В те дни малейшее движение в трех больших дворцовых палатах около ворот Цяньцинмэнь отмечалось всеми живущими во дворце. Кто бы ни шел по дворцу, обязательно поглядывал в сторону палат — не закончились ли малярные работы, касавшиеся теперь судьбы каждого из них. Императорские наложницы ежедневно жгли ароматные свечи и поклонялись Будде, прося у духа — хранителя государства "помощи и защиты императора". Скипетр поспешно унес Пу Лунь, а императорская печать осталась, так как была на китайском и маньчжурском языках и поэтому не удовлетворяла Юань Шикая.

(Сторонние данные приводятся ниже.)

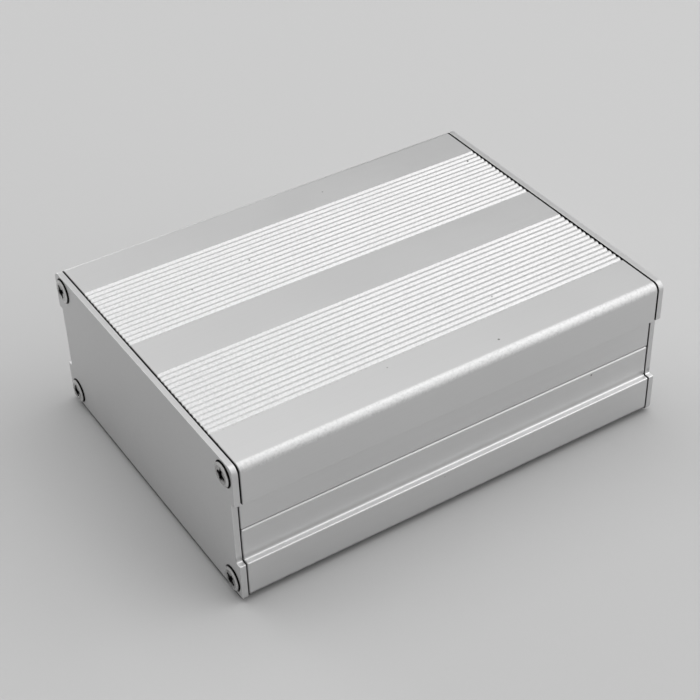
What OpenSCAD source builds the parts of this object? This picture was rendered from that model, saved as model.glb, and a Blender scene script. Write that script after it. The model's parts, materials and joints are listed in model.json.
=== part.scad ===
// Extruded aluminium enclosure for a circuit board.
// Two long shells, each cut from one extrusion, lap together along a seam halfway up the sides.
// A flat end plate with four countersunk screws closes each end.
// Millimetres. X runs along the extrusion, Y across it, Z up. The origin is the middle of the base.

/* [Shells] */
// Length of both shells along the extrusion
shell_l = 100; // [60:0.5:220]
// Width across the flanges
case_w = 76.5; // [72:0.1:130]
// Height from the base to the top face
case_h = 33.8; // [31:0.1:70]
// Height of the seam between the shells
seam_z = 16.9; // [15.6:0.1:18.2]
// Thickness of the side walls and ledges
wall_t = 1.4; // [1.1:0.1:1.6]
// Thickness of the top, measured beside the grooves
top_t = 2; // [1.5:0.1:2.4]
// Thickness of the base
base_t = 1.7; // [1.3:0.1:2.4]

/* [Side profile] */
// Height of the wide flange at the top of the upper shell
flange_h = 9.3; // [8.2:0.1:10.2]
// Height of the wide foot at the bottom of the lower shell
foot_h = 9.1; // [8.2:0.1:10.2]
// Depth of the waist between flange and foot
waist_in = 1.4; // [0.8:0.1:1.8]
// Radius of the two long edges of the top
corner_r = 1.8; // [0.8:0.1:2.6]
// Radius of the two long edges of the base
base_r = 1.5; // [0.3:0.1:1.6]
// Radius of the outer edges of flange and foot at the waist
ledge_r = 0.25; // [0.1:0.05:0.5]
// Radius of the inside corners where the waist meets flange and foot
waist_r = 0.3; // [0.1:0.05:0.5]
// Radius of the corners inside the case
inner_r = 0.7; // [0.3:0.1:1]

/* [Grooved bands] */
// Number of V grooves in each of the two bands
groove_n = 15; // [5:1:16]
// Spacing of the grooves
groove_pitch = 1.45; // [1.25:0.01:1.5]
// Width of a groove at the surface
groove_w = 1.05; // [0.6:0.05:1.15]
// Depth of a groove
groove_d = 0.35; // [0.2:0.05:0.6]
// Distance of each band's middle from the centre line
band_y = 16.3; // [13:0.1:18]

/* [Lap joint] */
// Gap between the outer edges of the shells along the seam
seam_gap = 0.18; // [0.05:0.01:0.3]
// Bevel on both outer edges of the seam
seam_bevel = 0.26; // [0.1:0.02:0.4]
// Height of the tongue above the seam
tongue_h = 1.8; // [1:0.1:2.2]
// Thickness of the tongue
tongue_t = 1; // [0.8:0.05:1.3]
// Clearance between the tongue and the wall it laps
tongue_clear = 0.15; // [0.05:0.05:0.3]
// Depth below the seam that the tongue's root reaches
root_h = 2.2; // [1.6:0.1:2.6]

/* [Board slots] */
// Height of a board slot, for a board 1.6 mm thick
slot_h = 1.8; // [1.7:0.1:2]
// Distance of each slot's middle from the seam
slot_off = 4.9; // [4.7:0.1:5.1]
// Thickness of the ribs on both sides of a slot
rib_t = 1; // [0.8:0.05:1.1]
// Reach of the ribs from the side wall
rib_in = 1.8; // [1:0.1:2.6]

/* [End plates] */
// Radius of the two lower corners of an end plate
plate_r = 1; // [0.3:0.1:1.6]
// Thickness of an end plate
plate_t = 1.3; // [1:0.1:3]
// Gap between a plate and the sawn ends of the shells
plate_gap = 0.25; // [0.05:0.05:0.3]
// Diameter of the screw holes in the plates
plate_hole_d = 3.3; // [3.1:0.1:3.5]
// Diameter of the 90 degree countersinks at the plates' outer faces
sink_d = 5.8; // [5.4:0.1:6]

/* [Screws] */
// Thread diameter of the screws
screw_d = 3; // [2.5:0.1:3]
// Length of the screws from the edge of the head to the tip
screw_l = 8; // [6:1:12]
// Diameter of the head
head_d = 5.2; // [5:0.1:5.3]
// How far the edge of the head stands proud of the plate
head_stand = 0.35; // [0.1:0.05:0.6]
// Height of the crown above the edge of the head
crown_h = 0.2; // [0.1:0.05:0.4]
// Diameter of the crown's flat top
crown_d = 4; // [3.6:0.1:4.8]
// Clearance between the screw's cone and the countersink, measured along the radius
sink_clear = 0.06; // [0.02:0.01:0.1]
// Span of the cross recess
recess_w = 3; // [2.6:0.1:3.4]
// Width of one arm of the cross recess
recess_arm = 0.85; // [0.7:0.05:1]
// Depth of the cross recess
recess_h = 1.3; // [1:0.1:1.4]
// Span of the cross recess at its floor
recess_floor_w = 1.3; // [1.1:0.1:1.6]
// Length of the tapered tip of the shank
tip_h = 0.8; // [0.4:0.1:1]
// Distance of the screws from the side of the case
screw_in_y = 3.6; // [3.5:0.1:4.2]
// Distance of the screws from the top and from the base
screw_in_z = 3.3; // [3.2:0.1:3.7]
// Radial clearance between a screw and its channel
channel_clear = 0.05; // [0.02:0.01:0.1]
// Wall of the screw channels
channel_t = 1.2; // [0.9:0.05:1.3]
// Width of the slit along each screw channel
channel_slit = 1.2; // [0.8:0.1:1.5]

/* [Hidden] */
$fn = 64;
// How far solids that join run into each other
eps = 0.01;
// How far a cut runs past the surface that it opens
over = 1;
silver = [0.80, 0.81, 0.82];
steel = [0.62, 0.62, 0.63];

half_w = case_w / 2;
waist_y = half_w - waist_in;
step_z = case_h - flange_h;
inner_y = half_w - wall_t;
inner_waist_y = waist_y - wall_t;
screw_y = half_w - screw_in_y;
channel_r = screw_d / 2 + channel_clear;
sink_depth = (sink_d - plate_hole_d) / 2;
cone_bottom = -(sink_d / 2 - sink_clear - screw_d / 2);
cone_top = -(sink_d / 2 - sink_clear - head_d / 2);
crown_top = head_stand + crown_h;
plate_x = shell_l / 2 + plate_gap;
// Angle at which each screw stopped when it was driven home
screw_turn = [12, 58, 35, 74];

// What is cut from a square corner at the origin to round it; the body lies towards -x and -y.
module corner_cut(r) {
    difference() {
        translate([-r, -r])
            square(r + eps);
        translate([-r, -r])
            circle(r);
    }
}

// What fills an inside corner at the origin to round it; the body lies below and towards -x.
module corner_fill(r) {
    difference() {
        translate([-eps, -eps])
            square(r + eps);
        translate([r, r])
            circle(r);
    }
}

// A block of the section, symmetrical about the centre line, with its corners rounded.
module block(half, low, high, r_low, r_high) {
    difference() {
        translate([-half, low])
            square([2 * half, high - low]);
        for (side = [0, 1])
            mirror([side, 0]) {
                translate([half, high])
                    corner_cut(r_high);
                translate([half, low])
                    mirror([0, 1])
                        corner_cut(r_low);
            }
    }
}

// Outline of the closed case: wide flange, waist and wide foot; r_low rounds its lower corners.
module case_outline(r_low) {
    block(half_w, step_z, case_h, ledge_r, corner_r);
    block(waist_y, foot_h - wall_t, step_z + wall_t, ledge_r, ledge_r);
    block(half_w, 0, foot_h, r_low, ledge_r);
    for (side = [0, 1])
        mirror([side, 0]) {
            translate([waist_y, foot_h])
                corner_fill(waist_r);
            translate([waist_y, step_z])
                mirror([0, 1])
                    corner_fill(waist_r);
        }
}

// Space inside the side walls, top and base.
module case_hollow() {
    block(inner_y, step_z + wall_t, case_h - top_t, inner_r, inner_r);
    block(inner_waist_y, base_t, case_h - top_t, inner_r, inner_r);
    block(inner_y, base_t, foot_h - wall_t, inner_r, inner_r);
}

// V grooves of the two bands in the top face.
module band_grooves() {
    for (side = [0, 1])
        mirror([side, 0])
            for (i = [0 : groove_n - 1])
                translate([band_y + (i - (groove_n - 1) / 2) * groove_pitch, case_h])
                    polygon([
                        [-groove_w / 2, 0],
                        [0, -groove_d],
                        [groove_w / 2, 0],
                        [groove_w / 2, over],
                        [-groove_w / 2, over]
                    ]);
}

// Two ribs on each side wall, with a slot for the board's edge between them.
module board_ribs(z) {
    for (side = [0, 1])
        mirror([side, 0])
            for (up = [-1, 1])
                translate([inner_waist_y - rib_in, z + up * (slot_h + rib_t) / 2 - rib_t / 2])
                    square([rib_in + wall_t / 2, rib_t]);
}

// Solid part of the two screw channels at height z.
module channel_bosses(z) {
    for (side = [-1, 1])
        translate([side * screw_y, z])
            circle(channel_r + channel_t);
}

// Bores of the two screw channels, each open to the inside through a slit.
module channel_bores(z, slit_angle) {
    for (side = [0, 1])
        mirror([side, 0])
            translate([screw_y, z]) {
                circle(channel_r);
                rotate(slit_angle)
                    translate([0, -channel_slit / 2])
                        square([channel_r + channel_t + over, channel_slit]);
            }
}

// Bevel along the outer edges of the seam; up is 1 above the seam and -1 below it.
module seam_bevels(up) {
    edge_z = seam_z + up * seam_gap / 2;
    for (side = [-1, 1])
        translate([side * waist_y, edge_z])
            polygon([
                [side * eps, -up * eps],
                [-side * seam_bevel, -up * eps],
                [side * eps, up * seam_bevel]
            ]);
}

// Section of the upper shell.
module top_section() {
    difference() {
        union() {
            difference() {
                intersection() {
                    case_outline(base_r);
                    translate([-case_w, seam_z + seam_gap / 2])
                        square([2 * case_w, case_h]);
                }
                case_hollow();
            }
            channel_bosses(case_h - screw_in_z);
            board_ribs(seam_z + slot_off);
        }
        channel_bores(case_h - screw_in_z, 225);
        band_grooves();
        seam_bevels(1);
    }
}

// Tongues of the lower shell, which lap the inside of the upper shell's walls.
module tongues() {
    tongue_y = inner_waist_y - tongue_clear - tongue_t;
    for (side = [0, 1])
        mirror([side, 0]) {
            translate([tongue_y, seam_z - root_h])
                square([tongue_t, root_h + tongue_h]);
            translate([tongue_y, seam_z - root_h])
                square([tongue_t + tongue_clear + wall_t / 2, root_h - seam_gap / 2]);
        }
}

// Section of the lower shell.
module bottom_section() {
    difference() {
        union() {
            difference() {
                intersection() {
                    case_outline(base_r);
                    translate([-case_w, -over])
                        square([2 * case_w, seam_z - seam_gap / 2 + over]);
                }
                case_hollow();
            }
            channel_bosses(screw_in_z);
            board_ribs(seam_z - slot_off);
            tongues();
        }
        channel_bores(screw_in_z, 135);
        seam_bevels(-1);
    }
}

// A length of extrusion along X, centred on the origin.
module extrude_x(length) {
    rotate([90, 0, 90])
        linear_extrude(height = length, center = true)
            children();
}

// The four screw places on the plate at the +X end, each turned by its own angle, with Z outwards.
module at_screws() {
    for (i = [0 : 3])
        translate([0, (i % 2 == 0 ? -1 : 1) * screw_y, i < 2 ? case_h - screw_in_z : screw_in_z])
            rotate([screw_turn[i], 0, 0])
                translate([plate_x + plate_t, 0, 0])
                    rotate([0, 90, 0])
                        children();
}

// Countersunk hole, cut down from the plate's outer face at z = 0.
module screw_hole() {
    translate([0, 0, -plate_t - over])
        cylinder(h = plate_t + 2 * over, d = plate_hole_d);
    translate([0, 0, -sink_depth])
        cylinder(h = sink_depth + eps, d1 = plate_hole_d, d2 = sink_d + 2 * eps);
}

// End plate with its outer face towards +X.
module end_plate() {
    difference() {
        translate([plate_x + plate_t / 2, 0, 0])
            extrude_x(plate_t)
                case_outline(plate_r);
        at_screws()
            screw_hole();
    }
}

// Cross recess with sloping ends, cut down from the crown of the head at the origin.
module cross_recess() {
    for (turn = [0, 90])
        rotate([90, 0, turn])
            linear_extrude(height = recess_arm, center = true)
                polygon([
                    [-recess_floor_w / 2, -recess_h],
                    [recess_floor_w / 2, -recess_h],
                    [recess_w / 2, 0],
                    [recess_w / 2, over],
                    [-recess_w / 2, over],
                    [-recess_w / 2, 0]
                ]);
}

// Half section of the head: a cone under a short straight edge and a low crown.
module head_profile() {
    polygon([
        [0, cone_bottom],
        [screw_d / 2, cone_bottom],
        [head_d / 2, cone_top],
        [head_d / 2, head_stand],
        [crown_d / 2, crown_top],
        [0, crown_top]
    ]);
}

// Countersunk screw along Z, shank downwards, with the plate's outer face at z = 0.
module countersunk_screw() {
    tip_z = head_stand - screw_l;
    difference() {
        union() {
            rotate_extrude()
                head_profile();
            translate([0, 0, tip_z + tip_h])
                cylinder(h = cone_bottom - tip_z - tip_h + eps, d = screw_d);
            translate([0, 0, tip_z])
                cylinder(h = tip_h + eps, d1 = screw_d - tip_h, d2 = screw_d);
        }
        translate([0, 0, crown_top])
            cross_recess();
    }
}

module top_shell() {
    color(silver)
        extrude_x(shell_l)
            top_section();
}

module bottom_shell() {
    color(silver)
        extrude_x(shell_l)
            bottom_section();
}

module front_plate() {
    color(silver)
        mirror([1, 0, 0])
            end_plate();
}

module rear_plate() {
    color(silver)
        end_plate();
}

module front_screws() {
    color(steel)
        mirror([1, 0, 0])
            at_screws()
                countersunk_screw();
}

module rear_screws() {
    color(steel)
        at_screws()
            countersunk_screw();
}

top_shell();
bottom_shell();
front_plate();
rear_plate();
front_screws();
rear_screws();
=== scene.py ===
"""Looks of a split extruded aluminium enclosure: two lapping shells, two end plates and eight screws.

Lengths are in metres. X runs along the extrusion, Y across it and Z up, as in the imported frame.
"""

from __future__ import annotations

import json
import logging
import math
from dataclasses import dataclass, field
from enum import Enum
from typing import Sequence

import bmesh
import bpy
import numpy as np
from mathutils import Matrix, Vector
from mathutils.geometry import tessellate_polygon

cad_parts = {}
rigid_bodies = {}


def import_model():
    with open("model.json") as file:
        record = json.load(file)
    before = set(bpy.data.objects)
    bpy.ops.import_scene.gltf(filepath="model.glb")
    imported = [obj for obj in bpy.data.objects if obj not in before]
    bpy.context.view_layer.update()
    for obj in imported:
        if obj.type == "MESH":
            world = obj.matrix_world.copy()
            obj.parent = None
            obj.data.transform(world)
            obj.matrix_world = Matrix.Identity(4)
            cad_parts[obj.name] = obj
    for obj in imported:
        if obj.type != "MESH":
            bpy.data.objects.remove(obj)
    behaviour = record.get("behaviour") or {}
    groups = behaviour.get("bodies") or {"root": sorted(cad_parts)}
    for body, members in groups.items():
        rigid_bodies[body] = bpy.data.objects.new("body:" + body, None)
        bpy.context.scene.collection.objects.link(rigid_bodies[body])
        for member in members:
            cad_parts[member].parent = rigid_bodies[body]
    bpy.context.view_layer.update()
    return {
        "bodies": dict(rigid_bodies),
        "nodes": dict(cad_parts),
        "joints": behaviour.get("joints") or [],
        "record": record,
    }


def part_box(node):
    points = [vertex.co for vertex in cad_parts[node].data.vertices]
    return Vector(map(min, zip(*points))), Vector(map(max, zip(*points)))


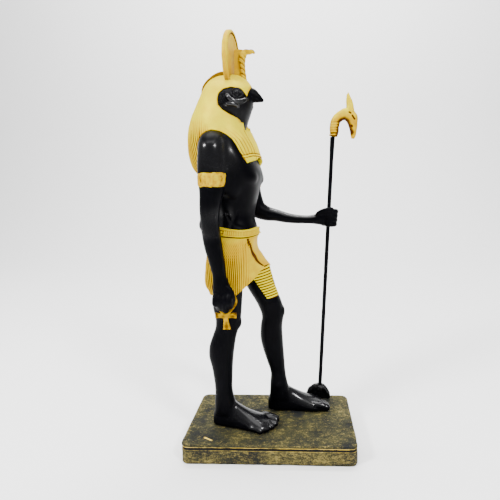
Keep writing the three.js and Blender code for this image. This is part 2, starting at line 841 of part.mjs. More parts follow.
const group = new THREE.Group();
function place(name, part, finish) {
  const mesh = part.getMesh();
  const geometry = new THREE.BufferGeometry();
  geometry.setAttribute("position", new THREE.BufferAttribute(new Float32Array(mesh.vertProperties), 3));
  geometry.setIndex(new THREE.BufferAttribute(new Uint32Array(mesh.triVerts), 1));
  geometry.computeVertexNormals();
  const node = new THREE.Mesh(geometry, new THREE.MeshStandardMaterial(finish));
  node.name = name;
  group.add(node);
}

place("base", base(), STONE);
place("figure", filled(figure().subtract(rod(GAP)).subtract(ankh(GAP))), BLACK);
place("ankh", ankh(0), GOLD);
place("staff_rod", rod(0), BLACK);
place("staff_head", staffHead(), GOLD);
place("staff_foot", staffFoot(), BLACK);

export default group;
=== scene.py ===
import math

import bpy
import numpy as np
from mathutils import Matrix, Vector


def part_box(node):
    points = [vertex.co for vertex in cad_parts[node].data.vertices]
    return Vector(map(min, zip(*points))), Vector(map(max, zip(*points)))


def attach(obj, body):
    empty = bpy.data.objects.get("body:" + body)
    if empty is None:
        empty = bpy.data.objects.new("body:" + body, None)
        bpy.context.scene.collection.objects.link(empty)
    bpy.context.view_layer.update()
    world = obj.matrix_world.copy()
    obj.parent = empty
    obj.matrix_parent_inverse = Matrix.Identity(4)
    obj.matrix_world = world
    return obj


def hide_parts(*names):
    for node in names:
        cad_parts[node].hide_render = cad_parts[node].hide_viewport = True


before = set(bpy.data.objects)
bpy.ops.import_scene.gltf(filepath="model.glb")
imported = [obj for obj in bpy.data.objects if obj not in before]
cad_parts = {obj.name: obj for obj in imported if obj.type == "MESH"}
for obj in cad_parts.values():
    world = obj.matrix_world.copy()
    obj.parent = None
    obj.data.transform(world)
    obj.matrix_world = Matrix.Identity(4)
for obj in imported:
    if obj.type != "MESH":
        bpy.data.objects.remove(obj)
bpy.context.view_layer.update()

bl_info = {
    "name": "Falcon-headed god figurine",
    "version": (1, 0, 0),
    "blender": (4, 5, 0),
    "location": "3D View > Sidebar > Figurine",
    "description": "Fine meshes, finishes, stage and camera for a striding falcon-headed god on a plinth",
    "category": "Object",
}

MM = 0.001


def in_mm(node):
    """Lowest and highest corner of a solid of the frame, in millimetres."""
    low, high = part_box(node)
    return np.array(low) / MM, np.array(high) / MM


BASE_LOW, BASE_HIGH = in_mm("base")
ROD_LOW, ROD_HIGH = in_mm("staff_rod")
ANKH_LOW, ANKH_HIGH = in_mm("ankh")
SOLE = in_mm("figure")[0][2]
CROWN = in_mm("figure")[1][2]
STAFF_Y = (ROD_LOW[1] + ROD_HIGH[1]) / 2
ANKH_Y = (ANKH_LOW[1] + ANKH_HIGH[1]) / 2

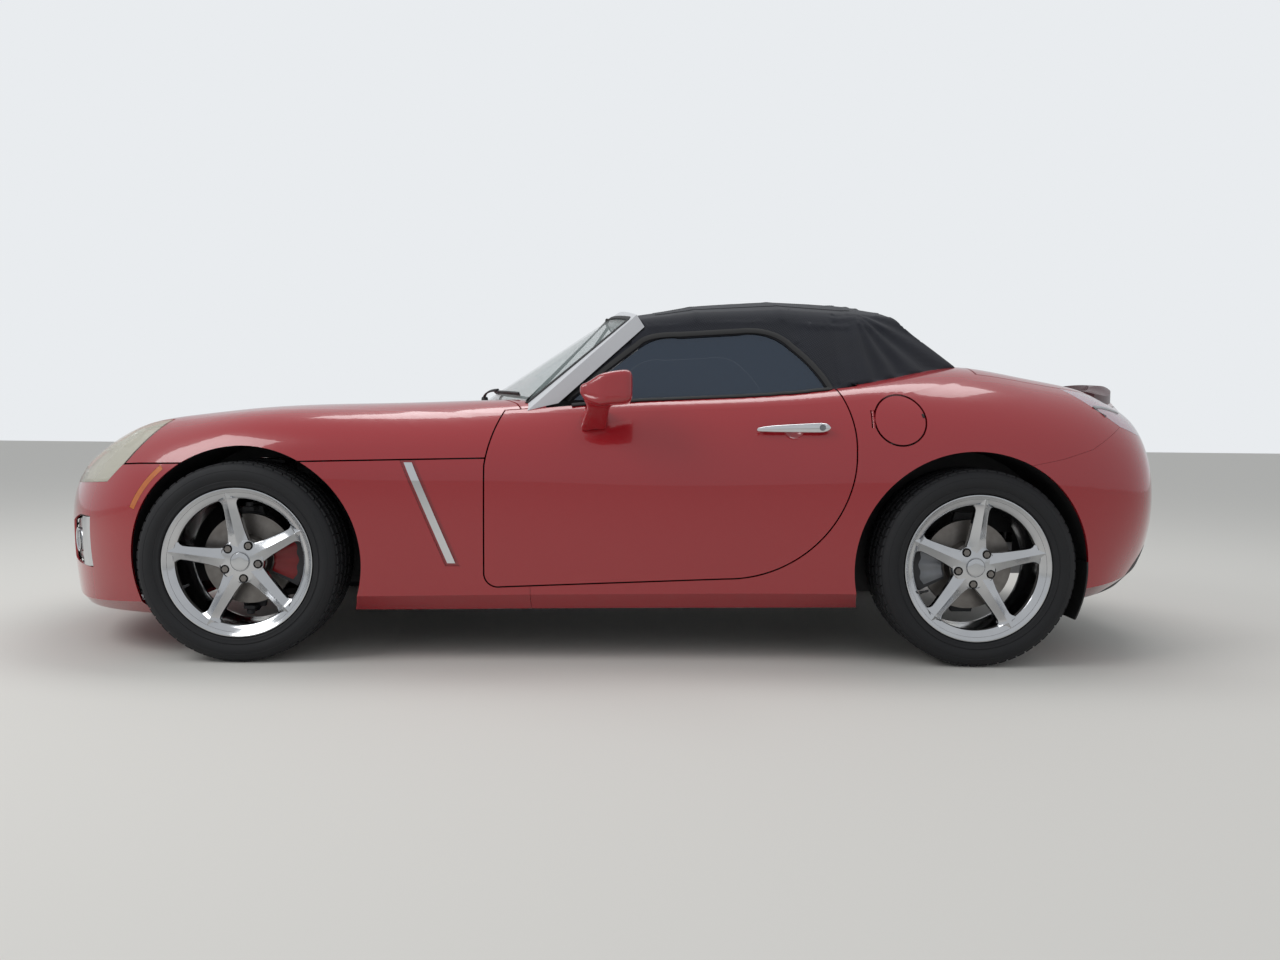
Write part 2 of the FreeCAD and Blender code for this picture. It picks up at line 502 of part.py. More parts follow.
def tent(inset):
    wires = []
    for x, yb, zb, y1, z1, y2, z2, zt in TENT_SECTIONS:
        base, rail, edge, top = (yb - inset, zb - inset), (y1 - inset, z1), (y2 - inset * 0.9, z2 - inset * 0.6), zt - inset
        if x == TENT_SECTIONS[0][0]:
            x -= inset

        def at(p, side):
            return V(x, side * p[0], p[1])

        bend = ((rail[0] + edge[0]) / 2 + 6, (rail[1] + edge[1]) / 2 + 6)
        wires.append(Part.Wire([
            Part.makeLine(at(base, -1), at(base, 1)), Part.makeLine(at(base, 1), at(rail, 1)),
            Part.Arc(at(rail, 1), at(bend, 1), at(edge, 1)).toShape(),
            Part.Arc(at(edge, 1), V(x, 0, top), at(edge, -1)).toShape(),
            Part.Arc(at(edge, -1), at(bend, -1), at(rail, -1)).toShape(),
            Part.makeLine(at(rail, -1), at(base, -1))]))
    return Part.makeLoft(wires, True, False)


def tent_cut(depth):
    """What lies under the rear slope and outside the notch, both moved in by depth."""
    sx, sz = REAR_SLOPE_TOP
    fx, fz = REAR_SLOPE_FOOT
    slope = [(-320, 700), (fx + (fz - 700) * (fx - sx) / (sz - fz) - depth * 1.3, 700),
             (sx - depth * 1.3 - (1400 - sz) * (fx - sx) / (sz - fz), 1400), (-320, 1400)]
    notch = [(905 - 75 - depth, 1400), (905 - depth, 1250), (1120 - depth, 950), (1120 + 180 - depth, 700),
             (1700, 700), (1700, 1400)]
    return side_prism(slope, -900, 900).cut(side_prism(notch, -NOTCH_Y - depth, NOTCH_Y + depth))


screen_clear = windscreen_slab((-400, 860, 724, -640, 785), (121.5, 700, 1148.3, 20.3, 1226.2), 190, FRAME_DEPTH + 1)
frame_clear = windscreen_slab((-290, 750, 818, -520, 865), (90, 585, 1172, 20, 1226), 100, FRAME_DEPTH + SEAT_GAP)
tent_outer = tent(0.0).common(tent_cut(0.0))
tent_inner = tent(CLOTH).common(tent_cut(CLOTH))
door_window = [
    (-150, 800), (-141, 855), (-30, 948, 103, 1053), (150, 1078, 242, 1086), (442, 1099),
    (545, 1094, 618, 1048), (690, 975, 736, 900), (745, 800)]
tent_skin = tent_outer.cut(tent_inner).cut(screen_clear).cut(frame_clear).cut(body_envelope(-SEAT_GAP))
tent_skin = tent_skin.cut(both_sides(side_prism(door_window, -900, -400, SHUT_GAP)))
NOTCH_TOP = V(905, 0, 1250)
notch_run = V(215, 0, -300).normalize()
REAR_PANE = (94.0, 329.5)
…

Заметные изменения произошли и во дворце Юйцингун, где я занимался. Мои наставники стали необычайно вежливы с Юй Чуном. Он был первым человеком у императорских наложниц, и ему часто дарили всякие безделушки вроде табакерок и перстней. Стоило мне упомянуть имя Юань Шикая, как наставники тут же делали знаки, чтобы я замолчал, дабы Юй Чун ненароком не услышал и не передал услышанное своему отцу Пу Луню.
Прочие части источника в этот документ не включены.